A Colecção do Estado começou a ser inventariada nesta legislatura, com o objectivo de se lhe dar um destino…
O destino, como lhe estou a dizer, deverá ser muito heterogéneo e multiterritorial. Aquilo que hoje está em caves do Museu do Chiado vai para Chaves, da mesma maneira que se decidiu que os Mirós iriam para o Porto, ou que as pinturas da Vieira da Silva ficariam, como era evidente, na Fundação Arpad Szenes-Vieira da Silva. A ideia é que a Colecção do Estado vá pelo país, que descentralize.

E a Colecção de Fotografia Contemporânea do Novo Banco?
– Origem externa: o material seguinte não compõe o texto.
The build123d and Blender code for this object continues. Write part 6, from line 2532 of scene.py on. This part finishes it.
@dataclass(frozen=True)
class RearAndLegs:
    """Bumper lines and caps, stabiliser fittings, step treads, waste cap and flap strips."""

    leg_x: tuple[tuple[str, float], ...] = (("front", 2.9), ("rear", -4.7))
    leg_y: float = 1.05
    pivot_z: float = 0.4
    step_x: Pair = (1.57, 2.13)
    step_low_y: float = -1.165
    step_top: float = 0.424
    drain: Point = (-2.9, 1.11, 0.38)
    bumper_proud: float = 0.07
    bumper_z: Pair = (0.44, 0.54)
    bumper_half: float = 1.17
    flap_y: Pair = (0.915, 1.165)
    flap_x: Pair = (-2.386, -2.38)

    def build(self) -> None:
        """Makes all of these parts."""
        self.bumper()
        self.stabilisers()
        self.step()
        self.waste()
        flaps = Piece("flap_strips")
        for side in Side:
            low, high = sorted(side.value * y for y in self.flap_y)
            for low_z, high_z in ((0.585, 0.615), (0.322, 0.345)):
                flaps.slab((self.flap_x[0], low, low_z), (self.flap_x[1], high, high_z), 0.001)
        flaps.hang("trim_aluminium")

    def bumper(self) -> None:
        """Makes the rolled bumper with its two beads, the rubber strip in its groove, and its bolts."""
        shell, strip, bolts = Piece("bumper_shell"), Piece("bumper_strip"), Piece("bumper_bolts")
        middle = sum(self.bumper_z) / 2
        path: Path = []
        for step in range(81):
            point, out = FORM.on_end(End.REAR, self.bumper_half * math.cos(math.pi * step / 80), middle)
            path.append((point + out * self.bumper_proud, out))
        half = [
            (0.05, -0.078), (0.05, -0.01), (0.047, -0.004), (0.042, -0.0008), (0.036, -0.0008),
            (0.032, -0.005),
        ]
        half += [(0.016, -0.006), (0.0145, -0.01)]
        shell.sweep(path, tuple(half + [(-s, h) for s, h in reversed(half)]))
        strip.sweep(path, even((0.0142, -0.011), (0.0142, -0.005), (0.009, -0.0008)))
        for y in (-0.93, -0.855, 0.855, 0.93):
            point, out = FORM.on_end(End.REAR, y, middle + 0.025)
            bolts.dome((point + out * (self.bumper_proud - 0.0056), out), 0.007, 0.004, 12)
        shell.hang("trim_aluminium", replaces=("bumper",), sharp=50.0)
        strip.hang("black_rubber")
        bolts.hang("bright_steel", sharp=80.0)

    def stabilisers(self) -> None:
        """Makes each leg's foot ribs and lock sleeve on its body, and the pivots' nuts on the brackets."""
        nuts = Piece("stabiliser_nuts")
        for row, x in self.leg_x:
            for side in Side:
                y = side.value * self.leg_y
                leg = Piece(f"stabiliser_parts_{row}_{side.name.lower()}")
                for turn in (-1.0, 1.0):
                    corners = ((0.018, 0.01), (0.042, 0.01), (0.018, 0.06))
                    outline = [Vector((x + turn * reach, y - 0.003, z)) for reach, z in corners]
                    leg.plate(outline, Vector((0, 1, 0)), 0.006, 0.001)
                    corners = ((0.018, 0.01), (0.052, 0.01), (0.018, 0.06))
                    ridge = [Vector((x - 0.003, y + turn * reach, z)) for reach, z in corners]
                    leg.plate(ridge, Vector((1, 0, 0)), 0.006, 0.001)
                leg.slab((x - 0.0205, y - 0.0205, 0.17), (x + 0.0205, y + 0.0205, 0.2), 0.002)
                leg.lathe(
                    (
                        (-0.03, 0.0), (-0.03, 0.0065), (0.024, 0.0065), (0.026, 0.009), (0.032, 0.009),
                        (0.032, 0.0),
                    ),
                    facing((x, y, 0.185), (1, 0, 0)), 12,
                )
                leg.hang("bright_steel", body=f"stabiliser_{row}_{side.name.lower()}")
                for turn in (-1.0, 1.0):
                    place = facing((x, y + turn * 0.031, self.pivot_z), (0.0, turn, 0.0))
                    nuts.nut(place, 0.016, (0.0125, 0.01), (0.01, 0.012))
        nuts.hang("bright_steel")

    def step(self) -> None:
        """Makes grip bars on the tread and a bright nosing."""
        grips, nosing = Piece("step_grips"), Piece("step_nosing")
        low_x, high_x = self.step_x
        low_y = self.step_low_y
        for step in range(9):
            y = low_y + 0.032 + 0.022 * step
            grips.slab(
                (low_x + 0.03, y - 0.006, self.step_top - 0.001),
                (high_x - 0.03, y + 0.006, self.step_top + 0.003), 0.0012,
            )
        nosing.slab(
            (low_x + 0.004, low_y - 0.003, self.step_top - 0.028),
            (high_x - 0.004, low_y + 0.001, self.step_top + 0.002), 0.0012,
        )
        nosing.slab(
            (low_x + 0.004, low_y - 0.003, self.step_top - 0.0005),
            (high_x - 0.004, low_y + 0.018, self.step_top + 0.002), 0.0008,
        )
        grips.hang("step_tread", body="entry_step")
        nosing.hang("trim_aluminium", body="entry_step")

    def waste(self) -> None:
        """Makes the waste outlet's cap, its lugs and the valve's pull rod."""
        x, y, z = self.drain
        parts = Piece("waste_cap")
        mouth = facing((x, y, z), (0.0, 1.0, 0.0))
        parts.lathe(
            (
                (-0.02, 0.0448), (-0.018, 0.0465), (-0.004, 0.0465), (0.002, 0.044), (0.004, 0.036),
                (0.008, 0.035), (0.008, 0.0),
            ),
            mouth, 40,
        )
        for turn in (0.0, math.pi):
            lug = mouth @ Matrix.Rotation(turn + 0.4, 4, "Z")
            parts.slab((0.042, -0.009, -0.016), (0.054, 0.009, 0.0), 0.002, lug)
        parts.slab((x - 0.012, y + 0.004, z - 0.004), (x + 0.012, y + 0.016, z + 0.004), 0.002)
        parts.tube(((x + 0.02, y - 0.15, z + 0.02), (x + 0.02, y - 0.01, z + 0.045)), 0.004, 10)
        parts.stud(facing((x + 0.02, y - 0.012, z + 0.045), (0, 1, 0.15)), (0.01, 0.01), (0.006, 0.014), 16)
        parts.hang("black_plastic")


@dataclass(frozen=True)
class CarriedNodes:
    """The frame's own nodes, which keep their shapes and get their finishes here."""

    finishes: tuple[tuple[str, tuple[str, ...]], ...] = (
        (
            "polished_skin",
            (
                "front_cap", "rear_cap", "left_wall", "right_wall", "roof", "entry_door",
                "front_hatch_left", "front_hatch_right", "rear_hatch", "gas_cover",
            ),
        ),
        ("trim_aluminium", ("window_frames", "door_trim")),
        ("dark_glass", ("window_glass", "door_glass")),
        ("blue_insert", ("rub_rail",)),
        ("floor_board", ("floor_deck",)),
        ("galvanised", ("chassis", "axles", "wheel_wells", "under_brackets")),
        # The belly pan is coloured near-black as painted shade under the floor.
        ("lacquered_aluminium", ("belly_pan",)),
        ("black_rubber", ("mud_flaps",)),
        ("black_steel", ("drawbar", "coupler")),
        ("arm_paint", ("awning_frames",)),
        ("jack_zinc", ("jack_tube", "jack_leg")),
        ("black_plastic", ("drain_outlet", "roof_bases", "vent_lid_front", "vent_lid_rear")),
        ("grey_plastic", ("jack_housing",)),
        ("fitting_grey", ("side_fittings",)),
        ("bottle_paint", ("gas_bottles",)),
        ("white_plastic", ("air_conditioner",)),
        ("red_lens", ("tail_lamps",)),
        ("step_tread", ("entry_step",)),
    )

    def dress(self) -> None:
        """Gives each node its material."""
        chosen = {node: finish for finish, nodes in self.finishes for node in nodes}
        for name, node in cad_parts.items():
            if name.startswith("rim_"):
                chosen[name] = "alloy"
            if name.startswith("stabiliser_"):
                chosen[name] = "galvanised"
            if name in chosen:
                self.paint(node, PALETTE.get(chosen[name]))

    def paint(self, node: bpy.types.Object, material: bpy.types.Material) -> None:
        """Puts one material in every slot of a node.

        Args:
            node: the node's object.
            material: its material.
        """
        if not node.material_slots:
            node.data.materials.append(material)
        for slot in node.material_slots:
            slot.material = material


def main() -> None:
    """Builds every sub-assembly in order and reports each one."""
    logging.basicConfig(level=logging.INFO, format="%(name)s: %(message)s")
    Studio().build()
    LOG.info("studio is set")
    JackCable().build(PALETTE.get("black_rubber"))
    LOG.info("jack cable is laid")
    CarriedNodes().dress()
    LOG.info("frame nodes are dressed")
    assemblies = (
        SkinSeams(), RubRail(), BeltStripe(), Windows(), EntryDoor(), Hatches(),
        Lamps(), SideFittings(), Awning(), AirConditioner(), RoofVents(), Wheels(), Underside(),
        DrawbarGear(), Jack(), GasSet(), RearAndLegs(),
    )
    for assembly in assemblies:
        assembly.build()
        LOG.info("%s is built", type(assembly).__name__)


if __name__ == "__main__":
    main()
O Convento de São Francisco, em Coimbra, continua a ser a hipótese mais provável?
De facto chegou-se a pensar no Convento de São Francisco, o problema é que ele necessitaria de algumas obras de adaptação, desde logo porque a fotografia exige condições técnicas de conservação muito particulares. Não iremos arriscar colocar a colecção num local que não esteja tecnicamente preparado, e o Convento de São Francisco não está. Continuamos a analisar a possibilidade de Coimbra, noutro local.

Acredita que até ao final do mandato estará decidido o destino dessa colecção?
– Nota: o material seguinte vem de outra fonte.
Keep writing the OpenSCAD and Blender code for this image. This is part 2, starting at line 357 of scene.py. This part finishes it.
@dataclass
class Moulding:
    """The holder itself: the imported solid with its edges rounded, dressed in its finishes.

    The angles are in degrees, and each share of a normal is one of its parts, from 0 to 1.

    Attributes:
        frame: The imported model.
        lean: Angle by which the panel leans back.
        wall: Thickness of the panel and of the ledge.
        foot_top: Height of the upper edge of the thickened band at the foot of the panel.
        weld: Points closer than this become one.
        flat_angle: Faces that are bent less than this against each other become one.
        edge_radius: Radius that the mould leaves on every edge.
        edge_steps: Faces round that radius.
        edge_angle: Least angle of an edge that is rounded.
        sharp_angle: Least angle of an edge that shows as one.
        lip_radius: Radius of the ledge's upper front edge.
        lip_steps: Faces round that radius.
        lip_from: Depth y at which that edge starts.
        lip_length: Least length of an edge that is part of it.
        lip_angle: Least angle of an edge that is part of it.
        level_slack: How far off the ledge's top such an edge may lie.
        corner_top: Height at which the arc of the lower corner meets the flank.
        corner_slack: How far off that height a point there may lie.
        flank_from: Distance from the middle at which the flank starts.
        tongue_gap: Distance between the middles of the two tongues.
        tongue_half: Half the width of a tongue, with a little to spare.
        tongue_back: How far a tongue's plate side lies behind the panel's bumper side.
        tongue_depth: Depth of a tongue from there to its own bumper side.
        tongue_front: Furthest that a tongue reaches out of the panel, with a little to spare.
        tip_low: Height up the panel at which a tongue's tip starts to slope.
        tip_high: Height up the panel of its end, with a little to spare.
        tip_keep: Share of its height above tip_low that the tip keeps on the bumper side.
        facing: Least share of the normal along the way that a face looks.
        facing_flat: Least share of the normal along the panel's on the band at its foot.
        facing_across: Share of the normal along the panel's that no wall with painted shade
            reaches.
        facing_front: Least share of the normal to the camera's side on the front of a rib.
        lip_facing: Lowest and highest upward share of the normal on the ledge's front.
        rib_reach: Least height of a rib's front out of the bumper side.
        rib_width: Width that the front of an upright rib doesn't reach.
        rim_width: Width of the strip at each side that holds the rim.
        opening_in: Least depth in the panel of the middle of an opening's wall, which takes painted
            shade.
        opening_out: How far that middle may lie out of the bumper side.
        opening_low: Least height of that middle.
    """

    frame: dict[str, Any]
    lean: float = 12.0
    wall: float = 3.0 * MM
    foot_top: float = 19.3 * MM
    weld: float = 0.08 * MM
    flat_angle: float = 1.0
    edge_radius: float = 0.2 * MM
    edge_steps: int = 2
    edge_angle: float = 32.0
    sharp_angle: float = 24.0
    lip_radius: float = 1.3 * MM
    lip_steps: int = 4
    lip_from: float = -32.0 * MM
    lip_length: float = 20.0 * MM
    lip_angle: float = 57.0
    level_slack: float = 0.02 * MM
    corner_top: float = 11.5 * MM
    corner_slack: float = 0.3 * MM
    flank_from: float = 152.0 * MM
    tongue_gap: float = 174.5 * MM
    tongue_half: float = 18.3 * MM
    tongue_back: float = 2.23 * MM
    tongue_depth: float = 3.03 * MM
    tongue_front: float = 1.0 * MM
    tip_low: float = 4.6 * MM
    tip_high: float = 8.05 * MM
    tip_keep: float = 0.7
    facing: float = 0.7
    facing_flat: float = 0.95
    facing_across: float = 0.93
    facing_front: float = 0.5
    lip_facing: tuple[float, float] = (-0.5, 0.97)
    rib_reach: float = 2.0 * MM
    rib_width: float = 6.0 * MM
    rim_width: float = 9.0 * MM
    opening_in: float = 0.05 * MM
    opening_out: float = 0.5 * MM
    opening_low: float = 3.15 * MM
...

Estamos a fazer um esforço muito, muito grande para tentar ter três decisões importantes tomadas até ao final do mandato: o destino da Colecção de Fotografia Contemporânea do Novo Banco e a conclusão das questões da Colecção Ellipse e da Colecção BPN. Estamos a falar de colecções muito importantes, com um número elevado de obras de arte, e queremos que o processo seja concluído de forma estável e certa. 

Anunciou recentemente que uma das suas prioridades é corrigir as assimetrias de género na arte portuguesa. O Governo assumirá uma política de quotas nas colecções nacionais, nas aquisições, nas representações internacionais…?
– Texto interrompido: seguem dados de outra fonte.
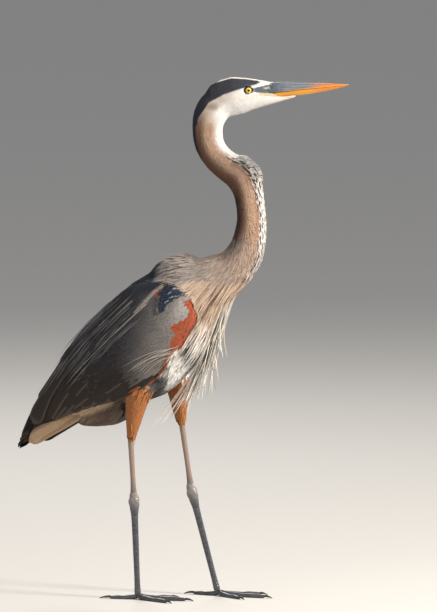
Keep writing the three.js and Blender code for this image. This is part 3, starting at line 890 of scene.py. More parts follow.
def bed(name, slot, spacing, length, width, keep, seed, steps=4, thick=0.5, sunk=2.5, proud=0.2, droop=0.0,
        finish=None, spread=0.1, shape=leaf, cup=0.18, ruffle=0.1, streaks=None, heading=None, stand=None):
    """A bed of small feathers over part of the form."""
    rng = np.random.default_rng(seed)
    roots = body.scatter(spacing, keep, seed)
    spots, normals = body.nearest(roots)
    seen = outer(spots, normals)
    roots, normals = roots[seen], normals[seen]
    count = len(roots)
    way = heading(roots) if heading else lie(roots, droop)
    way = unit(way + ruffle * rng.standard_normal((count, 3)))
    long_ = length * (1 + 0.14 * rng.standard_normal(count))
    lift = stand(roots) if stand else 0.0
    ribs, ups = carried(roots, way, long_, steps, sunk, proud + 0.3 * rng.random(count), flare=lift)
    middle = ribs[steps // 2]
    base = plumage(middle)
    if streaks:
        base = streaks(middle, base, rng)
    colour = tinted(base, steps, spread, seed, tip=1.06)
    wide = width * (1 + 0.12 * rng.standard_normal(count))
    piece = many(name, ribs, ups, wide, thick, shape, TUFT_SECTION, cup, colour)
    return put_on(piece, finish or SOFT_FEATHER, slot)


def run_between(low, high):
    """A test for points that far along the guide and clear of the wings."""
    def keep(points):
        run, _, _ = on_guide(points)
        return (run > low) & (run < high) & ~on_wing(points)
    return keep


def bare_face(points):
    """The lores and the rim of the eye, which have no feathers."""
    head = to_head(points)
    ahead, out, up = head[:, 0], abs(head[:, 1]), head[:, 2]
    low, high = lore_edges(ahead)
    lores = (ahead > 76) & (up > low - 0.6) & (up < high) & ((out > 3) | (ahead > 106))
    bill_base = (ahead > 128) & (up > 941)
    return (eye_distance(ahead, out, up) < EYE_RADIUS + EYE_RIM_WIDTH) | lores | bill_base


def head_feathers(points):
    run, _, _ = on_guide(points)
    return (run > PLACE["throat"] + 8) & ~bare_face(points)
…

Não, a ideia não é haver uma política de quotas, até porque estamos a falar de áreas com impulsos e dinâmicas próprias que não têm tutela directa do Estado. Mas há várias coisas que podemos fazer. Estamos a preparar um programa muito vocacionado para as mulheres – fundamentalmente nas artes plásticas, embora na literatura também exista um projecto em curso, mas aí parece-me que a sub-representação não é tão elevada. Não está em causa que Vieira da Silva, ou Paula Rego, ou Helena Almeida, ou Lourdes Castro sejam extraordinárias artistas, pelo contrário, mas a verdade é que demorou muitos anos a serem reconhecidas enquanto tal. O programa que estamos a construir (estamos a fazê-lo com outra instituição, por isso não quero ainda dizer como vai ser) terá três peças fundamentais: uma exposição que dará visibilidade conjunta a mulheres artistas desde 1900 até aos nossos dias, focando o modo como elas próprias se posicionaram ao longo dos anos; um módulo de conteúdos audiovisuais que possam chegar às pessoas com a história destas artistas; e um terceiro módulo de conteúdos para as escolas, através do Plano Nacional da Artes. Não se trata de dar a descobrir quem felizmente hoje em dia já todos descobriram; trata-se é de garantir que para as próximas gerações, para o futuro, esta sub-representação não se perpetua. Mas, para além da questão das mulheres, acho que há também necessidade de projectar os grandes artistas portugueses de forma mais veemente. Revisitei recentemente os painéis do Almada Negreiros nas gares marítimas de Alcântara e da Rocha do Conde de Óbidos, que em Guadalajara foram um extraordinário sucesso. Temos de voltar a olhar para aqueles painéis, provavelmente temos de voltar a intervir neles, e acima de tudo temos de reposicionar o percurso de um Almada Negreiros, ou de uma Sarah Afonso, com um orgulho nacional diferente. O estudo e a revitalização dos painéis é um dos projectos que vamos inscrever nos EEA Grants. Mas há tanto para fazer no enorme activo cultural que é Portugal – devíamos mesmo concentrar-nos na projecção internacional de Portugal através dos seus criadores, os que hoje felizmente continuam a criar e os de ontem.

Vários países europeus já deram início ao processo de restituição de obras de arte adquiridas ou apropriadas em contextos de dominação colonial. Ao que sabemos, Portugal não recebeu ainda nenhum pedido formal de devolução, mas o MC já está a trabalhar na definição de orientações gerais que regulem a resposta a dar a eventuais solicitações?
Não tivemos nenhum pedido. Se vier a existir, ver-se-á.